The USTDA study only considered the stationary power-to-power energy storage market, with power-to-power energy storage being the process of converting electrical energy from a power network into a form that can be stored for converting back into electrical energy when needed with as-low-as-possible energy losses as a result of inefficiencies.

The study, which was aimed at stimulating engagement for the development of an energy storage industry and projects in South Africa, comprised seven sections, including technology, economic and financial assessments, a high-level developmental impact, an environmental-impact assessment (EIA), and a legal and regulatory assessment, as well as a proposed way forward.

In terms of the technology assessment, more than 16 different power-to-power technologies, (excluding pumped storage) were identified and reviewed.

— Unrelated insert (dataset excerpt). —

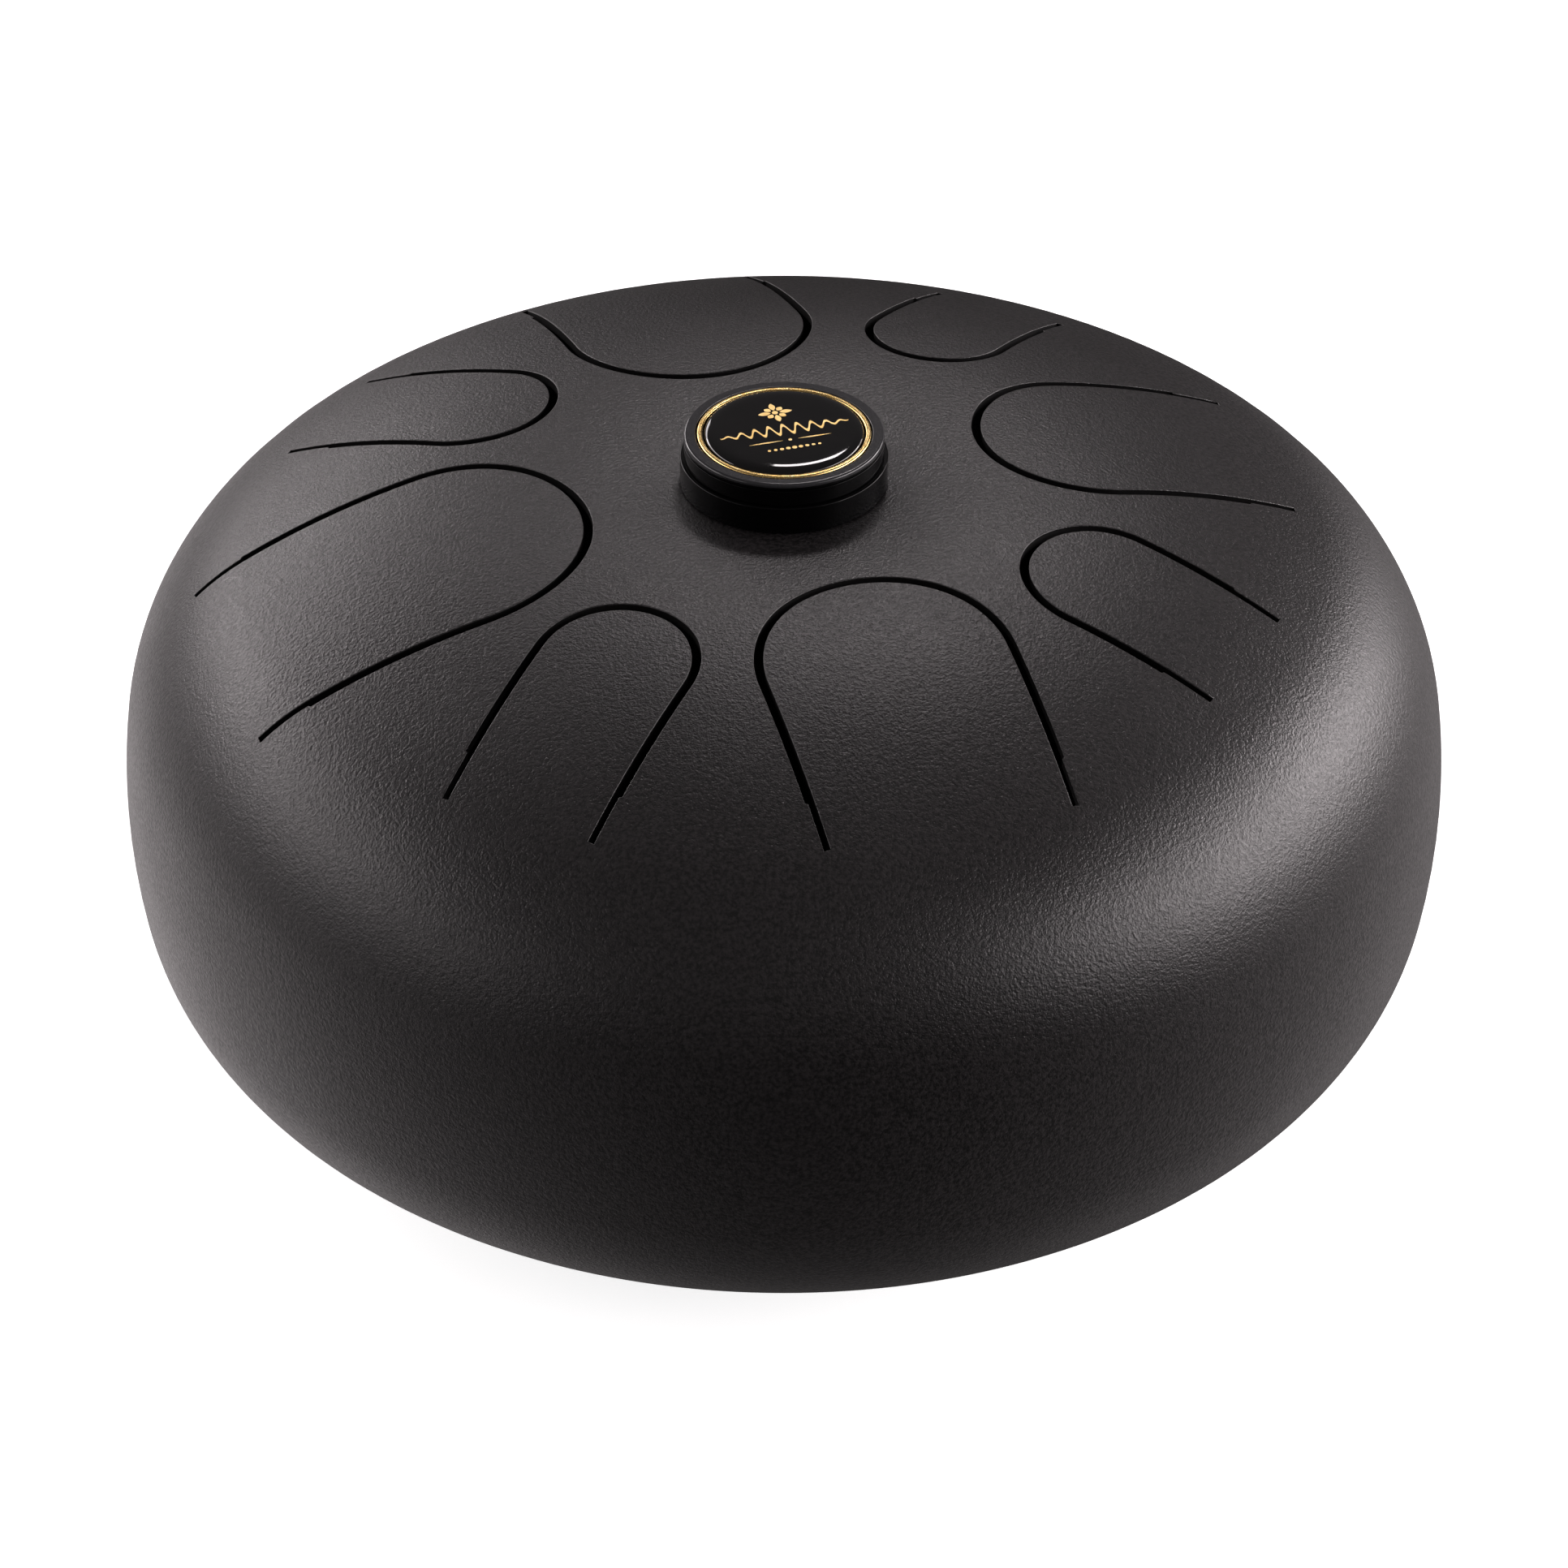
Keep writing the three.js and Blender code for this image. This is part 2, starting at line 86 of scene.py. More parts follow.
# Fineness
ROUND_STEPS = 240
LIP_STEPS = 120
BORE_STEPS = 24
FOOT_BORE_STEPS = 16
TIP_STEPS = 72
ROOT_STEPS = 20
PUCK_STEPS = 144
CUT_ANGLE = 50  # fall angle where the filled plan ends and the turned rows start
OUTER_SPACING = 3.2 * MM
INNER_SPACING = 7 * MM
FLOOR_SPACING = 5 * MM
LEG_SPACING = 1.6 * MM
SLOT_END_COUNTS = (3, 7, 2)  # points over the slot's end, along its narrow part and over its step
EDGE_ROWS = 4
JOIN_DISTANCE = 2e-7
NO_TURN = 1e-6
CLEAR_OF_EDGE = 0.55  # the least gap from a filled plan's own points to its edge, in spacings
FLAT_SHARE = 1e-5  # a triangle with less area than this share of a cell has its corners in a line
BATCH = 400  # edge points compared with a plan's own points at a time


def sin(angle):
    return np.sin(np.radians(angle))


def cos(angle):
    return np.cos(np.radians(angle))


# ---- mesh building


class Patchwork:
    """Patches of faces with a normal at every corner, joined into one mesh where they meet."""

    def __init__(self):
        self.points = []
        self.faces = []
        self.normals = []
        self.shades = []
        self.count = 0

    def add(self, points, faces, normals, shade=0):
        """faces index points and normals, which go vertex by vertex. shade picks the material."""
        points = np.asarray(points, float).reshape(-1, 3)
        normals = np.asarray(normals, float).reshape(-1, 3)
        faces = np.asarray(faces, int)
        corner = points[faces]
        across = np.cross(corner[:, 1] - corner[:, 0], corner[:, -1] - corner[:, 0])
        other = np.cross(corner[:, 2] - corner[:, 1], corner[:, 0] - corner[:, 1])
        facing = np.einsum("ij,ij->i", across + other, normals[faces].sum(1))
        faces = faces.copy()
        faces[facing < 0] = faces[facing < 0][:, ::-1]
        self.points.append(points)
        self.faces.append(faces + self.count)
        self.normals.append(normals)
        self.shades.append(shade)
        self.count += len(points)

    def add_grid(self, points, normals, closed=False, shade=0):
        """points and normals are rows by columns by 3. closed joins the last column to the first."""
        rows, columns = points.shape[:2]
        index = np.arange(rows * columns).reshape(rows, columns)
        if closed:
            index = np.hstack([index, index[:, :1]])
        faces = np.stack([index[:-1, :-1], index[1:, :-1], index[1:, 1:], index[:-1, 1:]], -1)
        self.add(points, faces.reshape(-1, 4), normals, shade)

    def build(self, name, *materials):
        points = np.vstack(self.points)
        normals = np.vstack(self.normals)
        keys = np.round(points / JOIN_DISTANCE).astype(np.int64)
        unused, first, joined = np.unique(keys, axis=0, return_index=True, return_inverse=True)
        rings, corner_normals, shades = self.joined_faces(joined.ravel(), normals)
        mesh = bpy.data.meshes.new(name)
        mesh.from_pydata(points[first].tolist(), [], rings)
        mesh.shade_smooth()
        for material in materials:
            mesh.materials.append(material)
        mesh.polygons.foreach_set("material_index", shades)
        lengths = np.linalg.norm(corner_normals, axis=1, keepdims=True)
        mesh.normals_split_custom_set((np.array(corner_normals) / lengths).tolist())
        return add_object(name, mesh)

    def joined_faces(self, joined, normals):
        """Rings of joined vertices, a normal for each corner and a shade for each ring. A face that
        joining has closed up is left out."""
        rings, corner_normals, shades = [], [], []
        for patch, shade in zip(self.faces, self.shades):
            for face in patch:
                ring = joined[face]
                keep = [i for i in range(len(ring)) if ring[i] != ring[i - 1]]
                if len(set(ring[keep])) < 3:
                    continue
                rings.append([int(ring[i]) for i in keep])
                shades.append(shade)
                corner_normals.extend(normals[face[i]] for i in keep)
        return rings, corner_normals, shades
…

The study provided a view and comparison of the technologies, which have different performance criteria, such as maturity, risks, barriers, advantages and disadvantages, as well as best use applications.

While energy storage is net electricity and can work as generation or load, as well as provide lots of flexibility, the study noted potential grid infrastructure services benefits and potential customer energy management services benefits in the economic assessment section.

“Energy storage on a system level provides value in combination with other resources deployed in the system, and the best use of system storage and its value depends on storage’s highest-value use cases in that context,” according to the study.

The study also evaluates “several different resource futures agreed upon by the study steering committee, examining the value of storage and the funding gap that might persist between its value in that future and the cost of the storage”.

Strydom underscored the funding gap, which is the difference between the forecast price in 2030 and the price at which storage adoption is triggered, as a challenge.

The financial assessment, meanwhile, covered dimensions such as technology and project bankability, as well as commercial readiness.

Commercial finance challenges included energy storage projects that, to date, have not been built using project finance. Further, it was critical to identify energy storage projects that were financially robust enough to be bankable, Strydom said.

“While the financial community is aware of the ability of an energy storage system to provide multiple revenue streams through the stacking of benefits for one or more customers, there is some concern as to whether there is adequate experience in developing and demonstrating the control systems capable of implementing these potentially complex algorithms,” he noted.

There is also some concern about the lack of experience in developing energy storage agreements to provide for multiple revenue streams.

The EIA section, which focused on preconstruction, construction, operations and decommissioning, found that energy storage technology presented environmental impacts in varying degrees, depending on the specific technology, design and materials of construction. A net impact is dependent on how the systems are operated and integrated with the grid.

Strydom added that issues relating to the South African environmental regulatory framework also had to be understood and considered.

In terms of the regulatory assessment, the study identified several shortcomings within the larger context. These included that improvements and amendments to existing legislation, regulations, policies and incentives in relation to energy storage are required.

Shortcomings include a lack of procurement targets related to specific use cases that can be provided by energy storage, as well as a lack of specific financial “incentives and subsidies” and a “tariff structure” for energy storage.

“There is also a lack of demonstration and pilot projects that will enable the evaluation of the different use cases and for the country to understand the learning curve,” Strydom pointed out.

As a way forward, the study suggests future focus areas, while initiatives should include role-players gaining an understanding of their role and being willing to play their part; the achievement of public- and private-sector collaboration; the demonstration of storage abilities; and the quantifying of stacked benefits, with industry stakeholders to experience and understand the learning curves associated with energy storage.

The stakeholders should also assist in the development of an energy storage agreement, Strydom noted.

However, demonstration projects were an essential instrument to achieve the requirements, Strydom asserted, pointing out that, despite current pricing, some commercial opportunities might already exist. These were, however, to be developed within distribution networks, the hybrid, mini or smart grids, and within security of supply.